The Publinx was created to provide an outlet for national competition for public-course golfers because at that time, entry to the U.S. Amateur was restricted to members of clubs that were affiliated with the USGA or (presumably) other national governing bodies. However, in 1979, entry to the U.S. Amateur was opened to all amateurs, whether or not they were club members.

The equivalent event for women was the U.S. Women's Amateur Public Links, established in 1977 and also discontinued after 2014 and replaced by a women's four-ball tournament.

The 2005 edition, held in Lebanon, Ohio, drew an unusually large amount of media attention due to Michelle Wie's presence.
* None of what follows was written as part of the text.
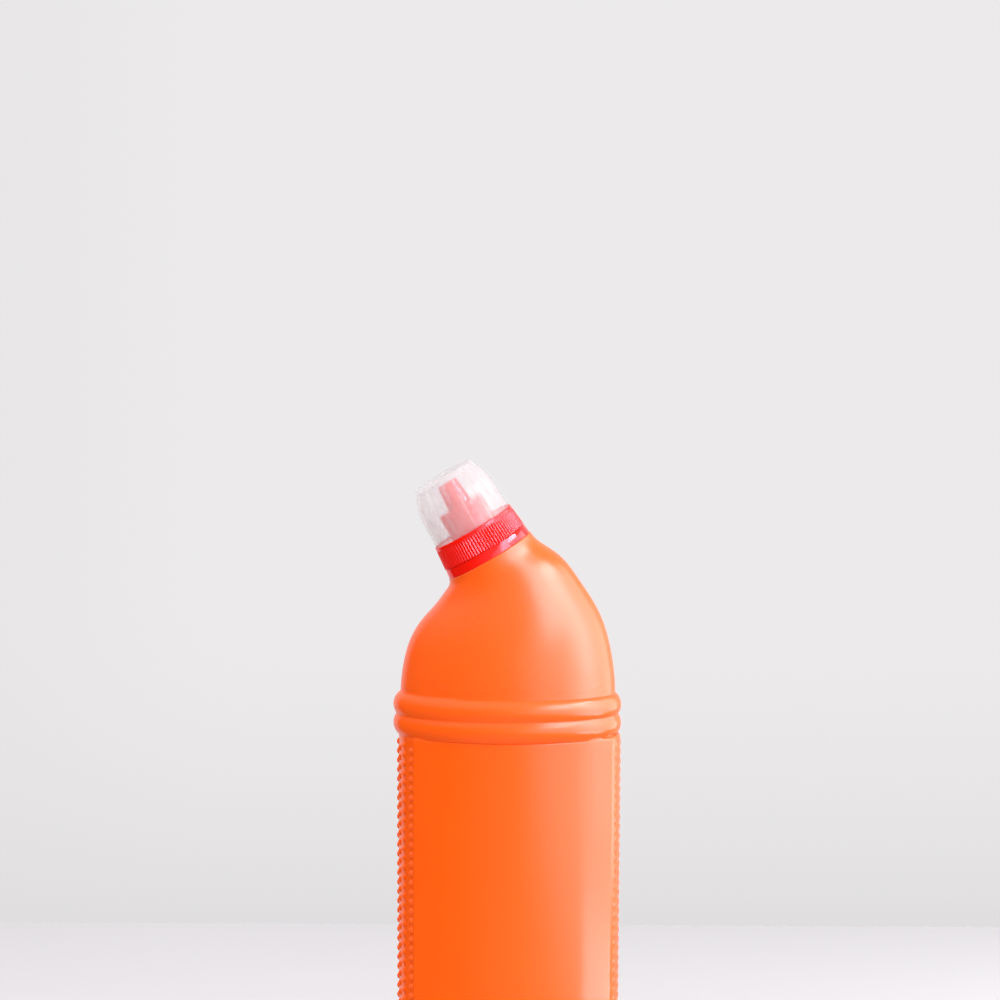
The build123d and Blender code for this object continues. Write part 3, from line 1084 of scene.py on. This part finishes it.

She had stated on several occasions that she wished to one day play in the Masters, and this event was generally considered to be her best chance to qualify. Wie advanced to the match play rounds, losing in the quarterfinals to Clay Ogden, who went on to win the tournament.

Trevor Immelman became the first winner of the Public Links to win a Major Championship with his victory at the 2008 Masters Tournament. His playing partner in the final round, Brandt Snedeker, was also a past Public Links winner.

When the USGA announced the demise of the Publinx, it specifically stated that "the APL [Amateur Public Links] and WAPL [Women's Amateur Public Links] championships no longer serve their original mission because of the widespread accessibility public-course golfers today enjoy in USGA championships."

== Eligibility requirements ==
Eligibility was similar to that for the U.S. Amateur. Golfers must follow the USGA's guidelines for amateur status, which, in general, exclude anyone who has ever played or taught golf for money. The Public Links, like the U.S. Amateur, had no age limit. However, there were two key differences in the eligibility criteria for the Public Links:
- Entries were accepted from golfers with a USGA men's handicap of 4.4 or lower, as opposed to 2.4 for the U.S. Amateur.
- Entries were not accepted from players who have playing privileges at golf clubs not open to the general public, and such golfers were not allowed to compete if they received such privileges between their entry and the end of the main tournament.
  - Exceptions to above: The USGA did consider some players with privileges at non-public facilities to be "bona fide public course players," specifically those whose privileges were solely due to any of the following:
    - Their enrollment in a specific educational institution.
    - Their status as active or retired members of the military.
    - Their current or former employment by an entity other than a golf club.
The Public Links was open to men and women, although very few women ever entered. In 2005, 15-year-old Michelle Wie became the first woman to advance to the match-play portion of the tournament. She was also the first woman to ever qualify for any USGA championship typically played by men.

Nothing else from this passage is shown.